5.1 The Expansion Gap Is Not "Set and Forget"
The 10–12 mm perimeter expansion gap you left during installation has enemies. Baseboard installers who nail the baseboard through the gap into the wall, pinching the floating floor. Kitchen fitters who install cabinet legs that press down through the gap. Furniture with heavy, narrow feet that sit directly over the perimeter and restrict local movement. A floor that cannot expand freely will expand somewhere else - usually upward, in the middle of the room, creating a visible peak or ridge that will not settle until the pressure is relieved.
Before each heating season, walk the perimeter. Check that the expansion gap is clear. Verify that no baseboard nails have drifted into contact with the plank edges. Confirm that the gap is not packed with debris, pet hair, or construction dust that has accumulated over the summer. The gap is not a passive feature. It is an active mechanical clearance that enables the floor to survive winter.
5.2 Acclimatization Timing Shifts With the Seasons
A standard SPC acclimatization recommendation - 24 hours in the installation room - assumes moderate temperature and humidity conditions. In winter, when the heating is running and the indoor air is dry, that 24-hour period may not be sufficient for planks that have been transported in a cold truck or stored in an unheated warehouse. The thermal gradient between a cold plank and a warm room is larger in winter, and the dimensional adjustment the plank must make is correspondingly larger. For winter installations, extend acclimatization to 48 hours as standard practice. The planks should be stacked flat in the room where they will be installed, with the cartons opened only at the time of installation.
5.3 Electric Underfloor Heating Has Its Own Rulebook
Water-based underfloor heating operates within a relatively narrow and self-limiting temperature range - the water rarely exceeds 45–50°C, and the thermal mass of the screed buffers temperature fluctuations. Electric systems - heating cables, heating mats, carbon-film elements - can generate higher local temperatures at the heating element surface, and they respond to thermostat calls almost instantly, with less thermal buffering.
For electric underfloor heating beneath SPC, three additional rules apply. First, the system must include a floor-surface temperature sensor and limiter set to a maximum of 27°C at the plank surface - some manufacturers recommend 26°C as a conservative ceiling. Second, avoid high-wattage-density systems; the heating element spacing must be specified according to the manufacturer's temperature-rise tables, not chosen for maximum heat output.
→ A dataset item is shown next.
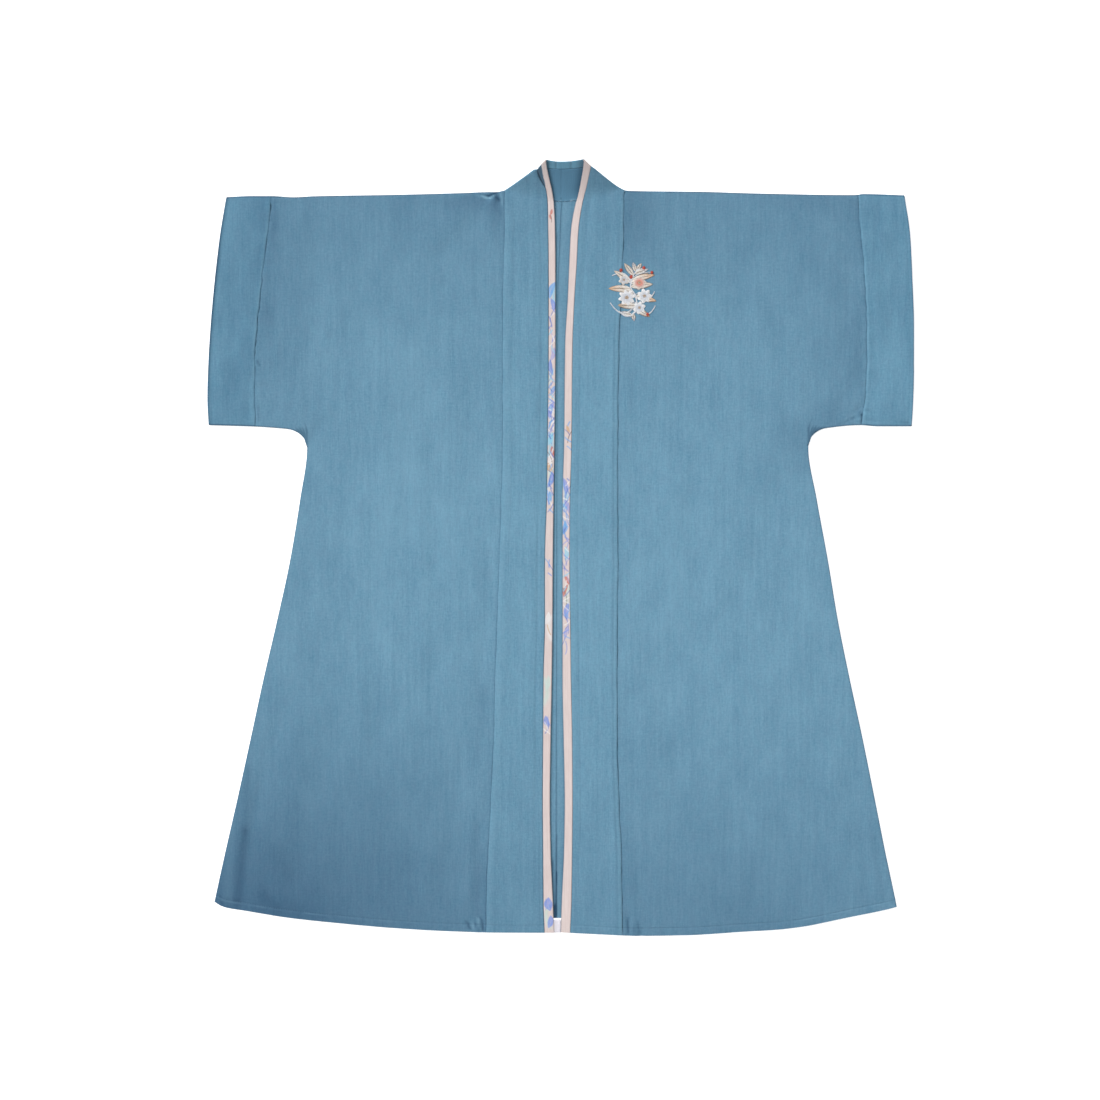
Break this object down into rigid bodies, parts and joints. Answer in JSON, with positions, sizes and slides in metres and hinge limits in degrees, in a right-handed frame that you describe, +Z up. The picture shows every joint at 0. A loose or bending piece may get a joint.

Third, confirm with the heating system manufacturer that the surface temperature beneath the floor covering will remain within the SPC manufacturer's stated continuous-temperature tolerance - typically around 40–45°C at the underside of the plank. Exceeding this tolerance will not cause immediate failure, but it will accelerate wear-layer degradation, increase the risk of locking-ridge deformation, and potentially void the flooring warranty.
VI. When SPC Over Underfloor Heating Is the Wrong Answer - and Knowing That Is as Important as Knowing When It Works
No flooring material is universal. SPC performs superbly over underfloor heating in the vast majority of residential applications. But there are boundary conditions where specifying SPC is a mistake - not because the product is flawed, but because the operating conditions exceed what the product was designed to handle. Recognizing these conditions before installation is the difference between a floor that lasts 20 years and one that develops problems in its second heating season.
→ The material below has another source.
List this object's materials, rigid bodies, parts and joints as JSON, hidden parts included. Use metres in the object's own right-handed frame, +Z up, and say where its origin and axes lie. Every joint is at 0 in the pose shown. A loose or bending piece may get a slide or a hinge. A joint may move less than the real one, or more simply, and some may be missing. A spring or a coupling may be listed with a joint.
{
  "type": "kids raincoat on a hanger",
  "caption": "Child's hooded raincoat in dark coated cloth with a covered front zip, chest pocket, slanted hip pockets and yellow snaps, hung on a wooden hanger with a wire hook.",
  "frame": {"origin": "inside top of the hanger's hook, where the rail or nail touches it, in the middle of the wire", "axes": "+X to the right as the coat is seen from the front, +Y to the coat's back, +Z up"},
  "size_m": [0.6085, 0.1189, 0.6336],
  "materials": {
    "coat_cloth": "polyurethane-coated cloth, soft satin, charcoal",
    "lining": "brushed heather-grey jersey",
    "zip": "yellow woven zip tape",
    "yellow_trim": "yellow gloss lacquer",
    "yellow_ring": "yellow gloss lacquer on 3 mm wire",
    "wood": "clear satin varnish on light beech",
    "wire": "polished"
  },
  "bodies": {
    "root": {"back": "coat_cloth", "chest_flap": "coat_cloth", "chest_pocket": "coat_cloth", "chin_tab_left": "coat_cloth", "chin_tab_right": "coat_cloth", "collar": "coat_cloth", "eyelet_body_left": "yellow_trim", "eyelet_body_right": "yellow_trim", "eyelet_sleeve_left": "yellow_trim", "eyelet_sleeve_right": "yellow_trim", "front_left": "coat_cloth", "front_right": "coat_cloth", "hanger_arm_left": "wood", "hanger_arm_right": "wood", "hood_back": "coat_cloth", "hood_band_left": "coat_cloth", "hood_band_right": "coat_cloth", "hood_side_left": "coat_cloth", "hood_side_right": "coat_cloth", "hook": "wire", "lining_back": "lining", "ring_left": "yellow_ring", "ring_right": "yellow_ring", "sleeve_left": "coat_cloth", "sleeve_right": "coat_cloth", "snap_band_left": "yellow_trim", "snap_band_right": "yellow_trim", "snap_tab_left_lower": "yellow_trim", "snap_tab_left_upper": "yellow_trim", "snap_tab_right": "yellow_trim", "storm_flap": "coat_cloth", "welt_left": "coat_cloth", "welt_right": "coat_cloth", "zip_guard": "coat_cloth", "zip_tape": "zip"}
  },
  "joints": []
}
Condition one: supply temperatures consistently above 55°C. Older underfloor heating systems, particularly those retrofitted into existing buildings with high heat-loss rates, may require supply-water temperatures in the 55–65°C range to achieve adequate room heating. At these temperatures, the underside of the SPC plank may exceed the manufacturer's continuous-temperature rating. The wear layer will not melt - but it may gradually lose adhesion to the decorative film, and the locking profiles, subjected to sustained heat, may lose a fraction of their mechanical grip. For these high-temperature systems, ceramic tile or stone remains the technically correct specification.
Condition two: electric underfloor heating without precise temperature control. A basic electric heating mat with a simple on/off thermostat and no floor-surface temperature sensor will overshoot the safe temperature range for SPC. The mat heats to its maximum output, the thermostat eventually registers the air temperature rise and cuts power, but by then the floor surface has already exceeded 30°C - potentially reaching 35°C or more directly above the heating cable. Repeated overshoot cycles will degrade the flooring prematurely. If the electric system cannot hold the plank surface below 27°C with precision, choose a different floor covering.
Condition three: subfloor moisture that cannot be resolved. If the screed moisture content cannot be brought below the required threshold - because of ground moisture ingress in a slab-on-grade without an effective damp-proof membrane, or because the construction schedule does not allow adequate curing time - SPC should not be installed, regardless of whether underfloor heating is present. The trapped moisture will not damage the SPC plank itself, but it will create a persistent microclimate beneath the floor that can degrade the underlayment, promote mold growth, and produce odors that migrate upward through the perimeter gaps. The floor is waterproof; the assembly beneath it is not.
When any of these three conditions is present, the correct decision is not "try SPC and hope." It is "choose a floor covering rated for the actual operating conditions of this specific installation." That is not a failure of SPC. It is a disciplined approach to specification - the same discipline that prevents the Oslo homeowner's gas bill problem before it begins.